如何提取网页上某表格的完整代码?[已解决]
本帖最后由 cashiba 于 2017-6-4 09:24 编辑#include <Array.au3>
#include <IE.au3>
Local $oIE = _IE_Example("table")
Local $oTable = _IETableGetCollection($oIE, 1)
Local $aTableData = _IETableWriteToArray($oTable, True)

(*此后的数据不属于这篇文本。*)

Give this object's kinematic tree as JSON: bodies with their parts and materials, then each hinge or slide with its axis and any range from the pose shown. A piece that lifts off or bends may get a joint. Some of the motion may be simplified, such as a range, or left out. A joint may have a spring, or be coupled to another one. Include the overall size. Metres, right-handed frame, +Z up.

_ArrayDisplay($aTableData)
_IEQuit($oIE)
如上示例,可以提取网页某表格的文本内容。
如果想提取这个表格的完整代码:<Table><Tr><Td>......</Td></Tr></Table>
怎么弄呢?
------------------------------------------------------------------------------------------------------------------
同样,现在很多网页使用CSS,用<Div><UL><Li>......</Li></UL></Div>取代了<Table><Tr><Td>......</Td></Tr></Table>
比喻MSN网站http://www.msn.com/zh-cn
其中绿色框中的源代码如下:<divdata-id="40" data-m='{"i":40,"p":10,"n":"linkmodule","y":13,"o":4}'data-aop="linkmodule_spartanlinkmodule">
<h3>新闻</h3>
<ul>
<li><a href="http://news.sina.com.cn"data-id="41" data-m='{"i":41,"p":40,"n":"NavLinks","y":14,"o":1}'>新浪新闻</a></li>
<li><a href="http://www.ifeng.com"data-id="42" data-m='{"i":42,"p":40,"n":"NavLinks","y":14,"o":2}'>凤凰网</a></li>
<li><a href="http://news.qq.com"data-id="43" data-m='{"i":43,"p":40,"n":"NavLinks","y":14,"o":3}'>腾讯新闻</a></li>
<li><a href="http://www.people.com.cn/"data-id="44" data-m='{"i":44,"p":40,"n":"NavLinks","y":14,"o":4}'>人民网</a></li>
<li><a href="http://mini.eastday.com/"data-id="45" data-m='{"i":45,"p":40,"n":"NavLinks","y":14,"o":5}'>头条新闻</a></li>
<li><a href="http://www.ynet.com/"data-id="46" data-m='{"i":46,"p":40,"n":"NavLinks","y":14,"o":6}'>北青网</a></li>
<li><a href="http://news.163.com"data-id="47" data-m='{"i":47,"p":40,"n":"NavLinks","y":14,"o":7}'>网易新闻</a></li>
<li><a href="http://news.sohu.com"data-id="48" data-m='{"i":48,"p":40,"n":"NavLinks","y":14,"o":8}'>搜狐新闻</a></li>
<li><a href="http://www.weibo.com"data-id="49" data-m='{"i":49,"p":40,"n":"NavLinks","y":14,"o":9}'>微博</a></li>
</ul>
</div>如果构造_IEDivUlWriteToArray这种函数是不是也可以?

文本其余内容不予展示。